Win scenarios for Ukraine are scant. Playing defense, holding out for non-existent allies, is heroic behavior but poor strategy. So, the primitive question: How much pain can Ukraine inflict?
An obvious historical parallel is 1939’s “Winter War.” Finland fought heroically and taught the Soviets stern lessons, but could not resist overwhelming force, so reached terms that, while not favorable, were not catastrophic.
In light of the above, there is a glimmer of hope. It is in both sides’ interest to de-escalate, and Russia has offered new talks, while Zelensky has raised the possibility of Ukraine’s neutrality – a key Russian demand – albeit with security guarantees.
I should add that all the above refers to the conventional campaign now underway. Capturing territory and holding it are different matters. Even if Russia prevails in its conventional campaign, Ukrainians could engage in a partisan struggle against their occupiers, or a proxy government installed by Moscow.
What is the possibility of NATO-Russian combat?
In fact, underreported prudence is in play on both sides.
Russia’s ground offensive, bar a westward thrust along the southern coast, has been limited to eastern Ukraine. That leaves western Ukraine as a massive, de-conflicting buffer with the NATO states on its border.

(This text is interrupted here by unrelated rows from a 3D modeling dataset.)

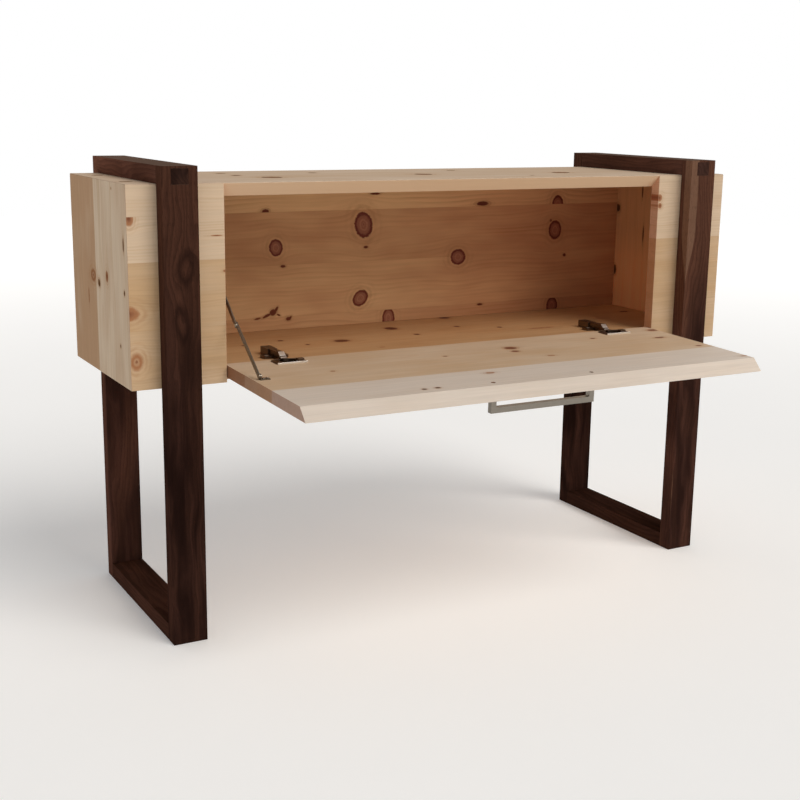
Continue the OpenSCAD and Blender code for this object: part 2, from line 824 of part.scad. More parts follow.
post(-frame_mid_x, -1);  // left_front_post
post(-frame_mid_x, 1);  // left_rear_post
top_rail(-frame_mid_x);  // left_top_rail
bottom_rail(-frame_mid_x);  // left_bottom_rail
post(frame_mid_x, -1);  // right_front_post
post(frame_mid_x, 1);  // right_rear_post
top_rail(frame_mid_x);  // right_top_rail
bottom_rail(frame_mid_x);  // right_bottom_rail
case_top();
case_floor();
case_back();
case_end(-1);  // left_end
case_end(1);  // right_end
left_front_panel();
front_panel(1);  // right_front_panel
flap_rear_board();
flap_middle_board();
flap_front_board();
handle();
handle_screws();
hinge_cup(hinge_xs[0]);  // left_hinge_cup
cup_screws(hinge_xs[0]);  // left_cup_screws
hinge_arm(hinge_xs[0]);  // left_hinge_arm
hinge_plate(hinge_xs[0]);  // left_hinge_plate
plate_screws(hinge_xs[0]);  // left_plate_screws
arm_screws(hinge_xs[0]);  // left_arm_screws
hinge_pin(hinge_xs[0]);  // left_hinge_pin
hinge_cup(hinge_xs[1]);  // right_hinge_cup
cup_screws(hinge_xs[1]);  // right_cup_screws
hinge_arm(hinge_xs[1]);  // right_hinge_arm
hinge_plate(hinge_xs[1]);  // right_hinge_plate
plate_screws(hinge_xs[1]);  // right_plate_screws
arm_screws(hinge_xs[1]);  // right_arm_screws
hinge_pin(hinge_xs[1]);  // right_hinge_pin
stay_wall_bracket();
stay_wall_screws();
stay_wall_rivet();
stay_upper_arm();
stay_knuckle_rivet();
stay_lower_arm();
stay_flap_bracket();
stay_flap_screws();
stay_flap_rivet();
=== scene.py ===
"""Looks of the sideboard, built around its packed construction model.

Lengths are millimetres in the dataclasses and in the shaders, and metres in the meshes.
"""

import json
import logging
import math
from collections.abc import Callable
from dataclasses import dataclass, field
from enum import Enum

import bmesh
import bpy
import numpy as np
from mathutils import Matrix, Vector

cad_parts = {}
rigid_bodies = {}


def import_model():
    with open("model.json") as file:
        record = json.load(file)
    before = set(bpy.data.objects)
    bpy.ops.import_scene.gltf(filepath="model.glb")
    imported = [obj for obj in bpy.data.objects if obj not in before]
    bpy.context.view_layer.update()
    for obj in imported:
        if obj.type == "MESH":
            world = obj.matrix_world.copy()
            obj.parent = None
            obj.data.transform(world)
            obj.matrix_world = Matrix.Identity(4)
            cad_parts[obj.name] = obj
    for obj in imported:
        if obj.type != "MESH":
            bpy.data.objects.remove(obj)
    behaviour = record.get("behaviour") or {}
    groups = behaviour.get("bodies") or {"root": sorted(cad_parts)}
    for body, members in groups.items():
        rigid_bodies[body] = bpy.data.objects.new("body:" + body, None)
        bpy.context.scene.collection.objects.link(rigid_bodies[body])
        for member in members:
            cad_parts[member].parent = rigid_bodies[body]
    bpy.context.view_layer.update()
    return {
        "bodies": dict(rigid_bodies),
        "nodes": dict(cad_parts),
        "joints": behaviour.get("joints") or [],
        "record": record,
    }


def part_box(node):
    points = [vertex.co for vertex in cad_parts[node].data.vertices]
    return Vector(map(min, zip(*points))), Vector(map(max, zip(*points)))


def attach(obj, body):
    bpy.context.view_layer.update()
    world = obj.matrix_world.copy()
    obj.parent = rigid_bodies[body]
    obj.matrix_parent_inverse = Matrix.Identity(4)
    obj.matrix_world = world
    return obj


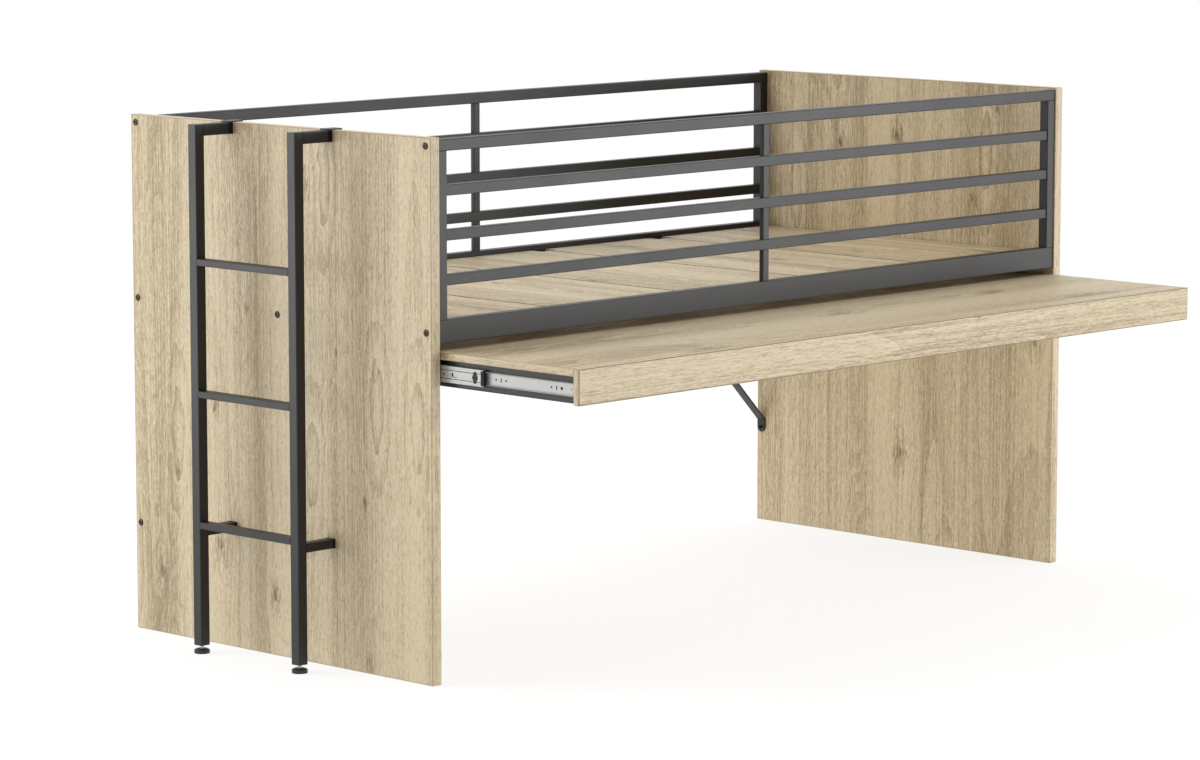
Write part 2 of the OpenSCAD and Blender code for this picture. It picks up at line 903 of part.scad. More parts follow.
module desk_side_rail(side) {
    placed() difference() {
        translate([side * (side_rail_x - side_rail_w / 2), 0, slide_z])
            tube_along_y(fascia_back, desk_depth - desk_t, side_rail_w, side_rail_h);
        rail_screw_holes(side_rail_h);
        slide_side(side) for (y = inner_screw_places()) countersunk_hole(y, slide_gap - inner_t - 0.2, 1);
    }
}

module desk_side_rail_left() {
    color(graphite) desk_side_rail(-1);
}

module desk_side_rail_right() {
    color(graphite) desk_side_rail(1);
}

module desk_rear_rail() {
    color(graphite) placed() difference() {
        translate([0, desk_back - side_rail_w / 2 - 10, desk_under - cross_rail_h / 2])
            tube_along_x(-cross_rail_end, 2 * cross_rail_end, side_rail_w, cross_rail_h);
        rail_screw_holes(cross_rail_h);
    }
}

module desk_centre_rail() {
    y0 = fascia_back + angle_leg;
    color(graphite) placed() difference() {
        translate([0, 0, desk_under - cross_rail_h / 2])
            tube_along_y(y0, desk_back - side_rail_w - 10 - y0, side_rail_w, cross_rail_h);
        rail_screw_holes(cross_rail_h);
    }
}

module fascia_angles() {
    color(zinc) placed() difference() {
        for (x = angle_spots) {
            translate([x - angle_len / 2, fascia_back, desk_under - angle_t]) cube([angle_len, angle_leg, angle_t]);
            translate([x - angle_len / 2, fascia_back, desk_under - angle_leg]) cube([angle_len, angle_t, angle_leg]);
        }
        angle_top_places() cylinder(h = 3 * angle_t, r = desk_screw_r + hole_gap, center = true);
        angle_front_places() cylinder(h = 3 * angle_t, r = desk_screw_r + hole_gap, center = true);
    }
}

module pan_screw() {
    head_t = 2.4;
    translate([0, 0, -head_t]) cylinder(h = head_t, r = 4);
    screw_shank(0);
}

module desk_screws() {
    color(zinc) placed() {
        desk_top_screw_places() translate([0, 0, -tube_wall]) pan_screw();
        angle_top_places() pan_screw();
        angle_front_places() pan_screw();
    }
}

// ---- Ladder ----

// The stiles are closed at the top; the foot plugs close them below
module ladder_stiles() {
    color(graphite) placed() for (y = stile_y) translate([ladder_x + stile_w / 2, y, 0]) {
        tube_along_z(stile_z, panel_h - tube_wall - stile_z, stile_w, stile_w);
        translate([0, 0, panel_h - tube_wall - eps]) linear_extrude(tube_wall + eps) round_rect(stile_w, stile_w, tube_round);
    }
}

module ladder_arms() {
    color(graphite) placed() for (y = stile_y) translate([0, y, panel_h - stile_w / 2]) {
        tube_along_x(stile_back, arm_end - stile_back, stile_w, stile_w);
    }
}

module ladder_rungs() {
    color(graphite) placed() for (i = [0 : rungs - 1]) {
        translate([ladder_x + stile_w / 2, 0, first_rung + i * rung_pitch])
            tube_along_y(stile_y[0] + stile_w / 2, ladder_w, stile_w, rung_h);
    }
}

module ladder_standoffs() {
    color(graphite) placed() for (y = stile_y) translate([0, y, standoff_z]) {
        tube_along_x(stile_back, standoff_end - stile_back, stile_w, standoff_h);
    }
}

// Plates over the top of the panel, with a lip behind it
module ladder_hooks() {
    reach = top_pad_t + panel_t + hook_gap + hook_t;
    color(graphite) placed() for (y = stile_y) {
        translate([arm_end, y - stile_w / 2, panel_h]) cube([reach, stile_w, hook_t]);
        translate([-inner_x + hook_gap, y - stile_w / 2, panel_h - hook_lip])
            cube([hook_t, stile_w, hook_lip + hook_t]);
    }
}

// A spacer on each arm and a rubber pad on each standoff, both with a spigot in the tube
module ladder_pads() {
    spigot = 10;
    side = stile_w - 2 * tube_wall - 0.4;
    low = standoff_h - 2 * tube_wall - 0.4;
    color(black) placed() for (y = stile_y) {
        translate([arm_end, y - stile_w / 2, panel_h - stile_w]) cube([top_pad_t - pad_gap, stile_w, stile_w]);
        translate([arm_end - spigot, y - side / 2, panel_h - stile_w / 2 - side / 2]) cube([spigot + eps, side, side]);
        translate([standoff_end, y - stile_w / 2, standoff_z - standoff_h / 2])
            cube([low_pad_t - pad_gap, stile_w, standoff_h]);
        translate([standoff_end - spigot, y - side / 2, standoff_z - low / 2]) cube([spigot + eps, side, low]);
    }
}

// ---- Levelling feet ----

module foot_plugs() {
    side = stile_w - 2 * tube_wall - 2 * plug_gap;
    color(black) placed() for (y = stile_y) translate([ladder_x + stile_w / 2, y, 0]) difference() {
        union() {
            translate([0, 0, stile_z - plug_flange]) linear_extrude(plug_flange) round_rect(stile_w, stile_w, tube_round);
            translate([-side / 2, -side / 2, stile_z - eps]) cube([side, side, plug_len]);
        }
        translate([0, 0, stile_z - plug_flange - 1]) cylinder(h = plug_len + plug_flange + 2, r = stem_r + thread_gap);
    }
}

// Round pad with a sloping upper edge, hollow for the stem's hexagon
module foot_pad(y) {
    slope = 2.5;
    placed() translate([ladder_x + stile_w / 2, y, 0]) rotate_extrude() polygon([
        [0, 0], [foot_r, 0], [foot_r, foot_h - slope], [foot_r - 2 * slope, foot_h], [stem_r, foot_h],
        [stem_r, foot_h / 2], [0, foot_h / 2]
    ]);
}

module foot_pad_front() {
    color(black) foot_pad(stile_y[0]);
}

module foot_pad_rear() {
    color(black) foot_pad(stile_y[1]);
}

module foot_stem(y) {
    placed() translate([ladder_x + stile_w / 2, y, foot_h / 2]) cylinder(h = stile_z + plug_len - 12 - foot_h / 2, r = stem_r);
}

module foot_stem_front() {
    color(zinc) foot_stem(stile_y[0]);
}

module foot_stem_rear() {
    color(zinc) foot_stem(stile_y[1]);
}

ladder_end_panel();
far_end_panel();
front_top_rail();
front_mid_rails();
front_bottom_rail();
rear_top_rail();
rear_mid_rails();
rear_bottom_rail();
guard_end_posts();
guard_centre_posts();
rail_end_nuts();
bearer_saddles();
cross_bearers();
deck_board_1();
deck_board_2();
deck_board_3();
deck_board_4();
deck_board_5();
rear_braces();
brace_screws();
panel_bolts();
slide_outer_left();
slide_outer_right();
slide_outer_screws();
desk_top();
desk_fascia();
desk_side_rail_left();
desk_side_rail_right();
desk_rear_rail();
desk_centre_rail();
fascia_angles();
desk_screws();
slide_inner_left();
slide_inner_right();
slide_inner_screws();
slide_middle_left();
slide_middle_right();
slide_bumper_left();
slide_bumper_right();
slide_latch_left();
slide_latch_right();
outer_cage_left();
outer_cage_right();
inner_cage_left();
inner_cage_right();
outer_balls_left();
outer_balls_right();
inner_balls_left();
inner_balls_right();
ladder_stiles();
ladder_arms();
ladder_rungs();
ladder_standoffs();
ladder_hooks();
ladder_pads();
foot_plugs();
foot_pad_front();
foot_pad_rear();
foot_stem_front();
foot_stem_rear();
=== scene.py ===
"""Cabin bed with a pull-out desk and a hook-on ladder: boards, fasteners, rails and finishes.

Lengths are in metres. +X runs along the bed to the far end, -Y is the desk side, +Z is up.
"""

import math
from functools import partial

import bmesh
import bpy
from bpy.props import FloatProperty, FloatVectorProperty, IntProperty, PointerProperty
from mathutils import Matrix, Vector


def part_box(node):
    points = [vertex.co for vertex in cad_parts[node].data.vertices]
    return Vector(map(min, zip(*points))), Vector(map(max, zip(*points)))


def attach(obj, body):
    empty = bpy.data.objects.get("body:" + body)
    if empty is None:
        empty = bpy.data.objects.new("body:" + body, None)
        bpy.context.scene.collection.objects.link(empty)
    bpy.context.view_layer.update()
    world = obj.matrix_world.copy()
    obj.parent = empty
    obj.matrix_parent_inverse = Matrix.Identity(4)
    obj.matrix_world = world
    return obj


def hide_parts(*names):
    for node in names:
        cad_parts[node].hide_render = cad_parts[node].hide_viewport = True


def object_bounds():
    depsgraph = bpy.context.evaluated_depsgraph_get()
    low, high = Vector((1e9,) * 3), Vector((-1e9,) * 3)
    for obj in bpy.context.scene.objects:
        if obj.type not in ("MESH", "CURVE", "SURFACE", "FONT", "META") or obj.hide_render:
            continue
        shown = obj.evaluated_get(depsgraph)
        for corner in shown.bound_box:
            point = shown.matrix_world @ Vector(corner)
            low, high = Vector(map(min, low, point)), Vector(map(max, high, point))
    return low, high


bl_info = {
    "name": "Cabin Bed",
    "version": (1, 0, 0),
    "blender": (4, 5, 0),
    "location": "3D View > Sidebar > Cabin Bed",
    "description": "Builds the boards, rails, fasteners and finishes of a cabin bed",
    "category": "Object",
}

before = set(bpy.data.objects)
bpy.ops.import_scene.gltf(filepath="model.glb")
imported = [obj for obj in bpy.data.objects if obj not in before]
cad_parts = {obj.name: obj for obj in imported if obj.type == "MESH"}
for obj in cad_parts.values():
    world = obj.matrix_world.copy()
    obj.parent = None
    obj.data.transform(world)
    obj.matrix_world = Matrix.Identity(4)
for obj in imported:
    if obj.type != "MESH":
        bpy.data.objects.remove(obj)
CAD_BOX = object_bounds()

MM = 0.001
X, Y, Z = 0, 1, 2
WHITE = (1.0, 1.0, 1.0, 1.0)


def srgb(red, green, blue):
    """Linear colour of an sRGB triple from 0 to 255."""
    return tuple(
        c / 12.92 if c <= 0.04045 else ((c + 0.055) / 1.055) ** 2.4
        for c in (red / 255, green / 255, blue / 255)
    )


def opaque(colour, brightness=1.0):
    """A colour, made brighter or duller, as the four numbers that a node socket takes."""
    return (*(part * brightness for part in colour[:3]), 1.0)


# ---- Settings that a user would change ----


def colour_setting(name, description, rgb):
    return FloatVectorProperty(
        name=name,
        description=description,
        default=srgb(*rgb),
        size=3,
        min=0.0,
        max=1.0,
        subtype="COLOR",
    )


def number_setting(name, description, default, low=0.0, high=1.0, **kind):
    """kind is the unit, the subtype or the precision of the number, where they fit."""
    limits = {"min": low, "max": high}
    return FloatProperty(name=name, description=description, default=default, **limits, **kind)


length_setting = partial(number_setting, precision=4, unit="LENGTH")
angle_setting = partial(number_setting, low=-math.pi, high=math.pi, subtype="ANGLE")
share_setting = partial(number_setting, subtype="FACTOR")
count_setting = partial(number_setting, high=100.0)
light_setting = partial(number_setting, high=2.0)
power_setting = partial(number_setting, high=2000.0, unit="POWER")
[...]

NATO has repeatedly stated that it will not fight, and is supplying only defensive weapons, notably anti-tank and anti-aircraft. Early reports that jet fighters would be given by Poland have proven erroneous. It is highly unlikely that NATO will grant Zelensky’s agonized requests that it establish a no-fly zone over the battlespace.
But the situation remains a nuclear tinderbox. Putin is massively invested in this war – which could feasibly drive a new wave of popular patriotic support his way. Absent an outcome that permits him to credibly declare a win, he could push the risks further. The nightmare scenario is a clash – perhaps accidental – with NATO that spirals out of control.
Putin has repeatedly referred to his nuclear forces, and threatened unprecedented disasters for nations that dare to intervene. Where are the brakes?